Mais celui dont l’aveuglement passe vraiment toutes les bornes, c’est l’ami qui vit sous son toit et qui suit, heure par heure, toutes les phases de son existence. La tendresse passionnée que d’Alembert professe pour Mlle de Lespinasse, la connaissance parfaite qu’il a de sa nature, ne lui laissent aucun doute sur la cause toute morale des maux dont elle est accablée ; mais, n’ayant jamais cru qu’elle eût éprouvé pour Mora autre chose que de l’amitié, il ne peut, comme les autres, mettre sur le compte de ce deuil le dépérissement de Julie. D’autre part, il constate avec un amer désespoir le changement subit et complet qui, depuis quelques mois, s’est produit dans son attitude, dans sa manière d’être avec lui. Ce n’est plus comme naguère, lorsqu’elle tremblait pour les jours de Mora, la froideur, le silence distrait d’une personne absorbée par de tristes pensées, mais une sécheresse, une aigreur de langage et, chaque fois qu’il s’approche, un mouvement de recul qui semble de la répulsion ; c’est ce dont elle s’accuse elle-même dans ce passage d’une de ses lettres à Guibert : « Si je ne vous paraissais pas trop ingrate, je vous dirais que je verrais partir avec une sorte de plaisir M. d’Alembert. Sa présence pèse sur mon âme ; il me met mal avec moi-même ; je me sens trop indigne de son amitié et de ses vertus. »

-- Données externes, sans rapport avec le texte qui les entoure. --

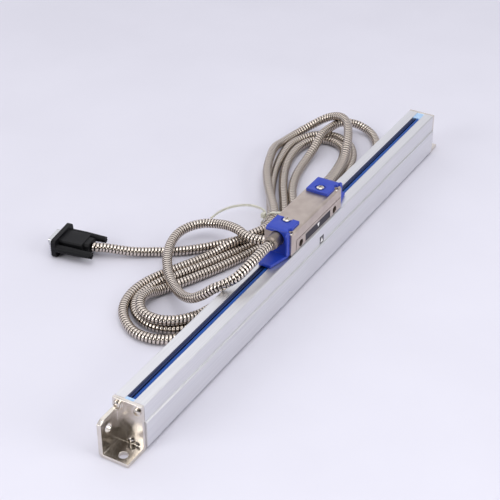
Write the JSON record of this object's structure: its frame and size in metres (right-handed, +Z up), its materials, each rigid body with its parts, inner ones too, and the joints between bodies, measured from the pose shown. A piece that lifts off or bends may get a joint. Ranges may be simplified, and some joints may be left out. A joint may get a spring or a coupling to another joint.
{
  "type": "linear glass scale",
  "caption": "Slotted aluminium scale housing with a glass strip inside, a reading head sliding along it and an armoured cable ending in a nine-way plug.",
  "frame": {"origin": "middle of the footprint of the scale without its free cable, on the surface that its end brackets stand on", "axes": "X along the housing, away from the cable end; +Y towards its back; +Z up through the slot and the reading head"},
  "size_m": [0.486, 0.2011, 0.0608],
  "materials": {
    "anodised_aluminium": "satin natural anodised",
    "seal_rubber": "satin blue elastomer",
    "plug_plastic": "pale blue moulded plastic",
    "scale_glass": "clear ground glass with fine lines",
    "bed_rubber": "matte black elastomer",
    "cast_nickel": "nickel-plated die casting, half gloss",
    "screw_steel": "bright nickel-plated steel",
    "head_nickel": "satin nickel-plated die casting",
    "cover_steel": "brushed stainless steel",
    "label_film": "matte dark printed film",
    "carriage_plastic": "matte dark moulded plastic",
    "board_green": "green circuit board",
    "window_glass": "dark scanning glass",
    "lamp_plastic": "white lamp housing",
    "roller_steel": "ground bearing steel",
    "blue_plastic": "satin blue moulded plastic",
    "armour_steel": "stainless spiral armour",
    "cable_bundle": null,
    "natural_nylon": "natural translucent nylon",
    "black_plastic": "fine-grained black plastic",
    "tin_plate": "tin-plated pressed steel",
    "gold_plate": "gold-plated contacts"
  },
  "bodies": {
    "scale": {"housing": "anodised_aluminium", "seal_lip_front": "seal_rubber", "seal_lip_back": "seal_rubber", "slot_plug_near": "plug_plastic", "slot_plug_far": "plug_plastic", "glass_strip": "scale_glass", "glass_bed": "bed_rubber", "end_bracket_near": "cast_nickel", "end_bracket_far": "cast_nickel", "end_screws_near": "screw_steel", "end_screws_far": "screw_steel"},
    "head": {"head_body": "head_nickel", "head_base": "head_nickel", "head_bottom": "cover_steel", "head_label": "label_film", "head_corner_screws": "screw_steel", "blade": "cover_steel", "carriage": "carriage_plastic", "sensor_board": "board_green", "sensor_window": "window_glass", "lamp": "lamp_plastic", "edge_roller_pins": "screw_steel", "face_roller_pins": "screw_steel", "ship_bracket_near": "blue_plastic", "ship_bracket_far": "blue_plastic", "ship_screw_near": "screw_steel", "ship_screw_far": "screw_steel", "gland": "head_nickel", "cable_loop": "armour_steel", "cable_hank": "cable_bundle", "cable_tail": "armour_steel", "cable_tie": "natural_nylon", "hood_lower": "black_plastic", "hood_upper": "black_plastic", "plug_flange": "tin_plate", "plug_insert": "black_plastic", "plug_contacts": "gold_plate"},
    "edge_roller_near": {"edge_roller_near": "roller_steel"},
    "edge_roller_far": {"edge_roller_far": "roller_steel"},
    "face_roller_near": {"face_roller_near": "roller_steel"},
    "face_roller_far": {"face_roller_far": "roller_steel"},
    "jackscrew_left": {"jackscrew_left": "black_plastic"},
    "jackscrew_right": {"jackscrew_right": "black_plastic"}
  },
  "joints": [
    {"name": "head_slide", "type": "slide", "parent": "scale", "child": "head", "axis": [1, 0, 0], "range_m": [-0.155, 0.145]},
    {"name": "edge_roller_near_spin", "type": "hinge", "parent": "head", "child": "edge_roller_near", "pos_m": [-0.0136, 0.0039, 0.0238], "axis": [0, 1, 0], "continuous": true},
    {"name": "face_roller_near_spin", "type": "hinge", "parent": "head", "child": "face_roller_near", "pos_m": [-0.0136, 0.0004, 0.0152], "axis": [0, 0, 1], "continuous": true},
    {"name": "edge_roller_far_spin", "type": "hinge", "parent": "head", "child": "edge_roller_far", "pos_m": [0.0364, 0.0039, 0.0238], "axis": [0, 1, 0], "continuous": true},
    {"name": "face_roller_far_spin", "type": "hinge", "parent": "head", "child": "face_roller_far", "pos_m": [0.0364, 0.0004, 0.0152], "axis": [0, 0, 1], "continuous": true},
    {"name": "jackscrew_left_turn", "type": "hinge", "parent": "head", "child": "jackscrew_left", "pos_m": [-0.06791, 0.16092, 0.0078], "axis": [-0.1564, 0.9877, 0], "continuous": true},
    {"name": "jackscrew_right_turn", "type": "hinge", "parent": "head", "child": "jackscrew_right", "pos_m": [-0.04322, 0.16483, 0.0078], "axis": [-0.1564, 0.9877, 0], "continuous": true}
  ],
  "couplings": [
    {"joint": "edge_roller_near_spin", "follows": "head_slide", "rad_per_m": 384.6},
    {"joint": "edge_roller_far_spin", "follows": "head_slide", "rad_per_m": 384.6},
    {"joint": "face_roller_near_spin", "follows": "head_slide", "rad_per_m": 384.6},
    {"joint": "face_roller_far_spin", "follows": "head_slide", "rad_per_m": 384.6}
  ]
}
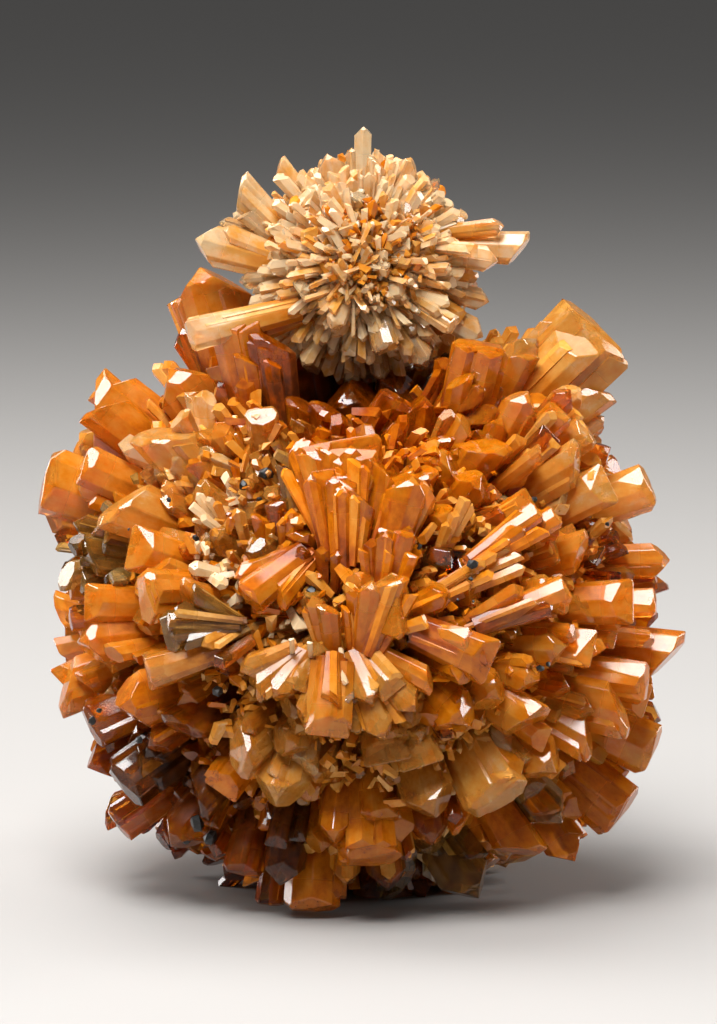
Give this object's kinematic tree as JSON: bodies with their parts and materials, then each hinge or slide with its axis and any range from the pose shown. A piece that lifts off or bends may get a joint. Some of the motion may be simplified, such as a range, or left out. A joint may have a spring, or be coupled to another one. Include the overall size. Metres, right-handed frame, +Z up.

Faut-il décrire la peine que ressent d’Alembert d’une telle métamorphose ? Jamais pourtant il ne se plaint, et ce n’est que par sa bonté, par sa douceur constante, par son infatigable dévouement, qu’il cherche à regagner le cœur qui lui échappe. C’est à cette date qu’en apportant son portrait à Julie, il inscrit au-dessous ces vers mélancoliques :


De ma tendre amitié ce portrait est le gage ;
Qu’il soit dans tous vos maux votre plus ferme appui,
Et dites quelquefois, en voyant cette image :
De tous ceux que j’aimai, qui m’aima comme lui ?


C’est en vain cependant qu’il se creuse la cervelle ; jamais, dans ses nuits sans sommeil, il ne devine la triste vérité. « Par quel motif, que je ne puis comprendre ni soupçonner, gémit-il au lendemain de la mort de Julie[2], ce sentiment si doux pour moi s’est-il changé tout à coup en éloignement et en aversion ?

  1. Mémoires de Mme Suard. Passim.
  2. Aux mânes de Mlle de Lespinasse. Écrit le 22 juillet 1776.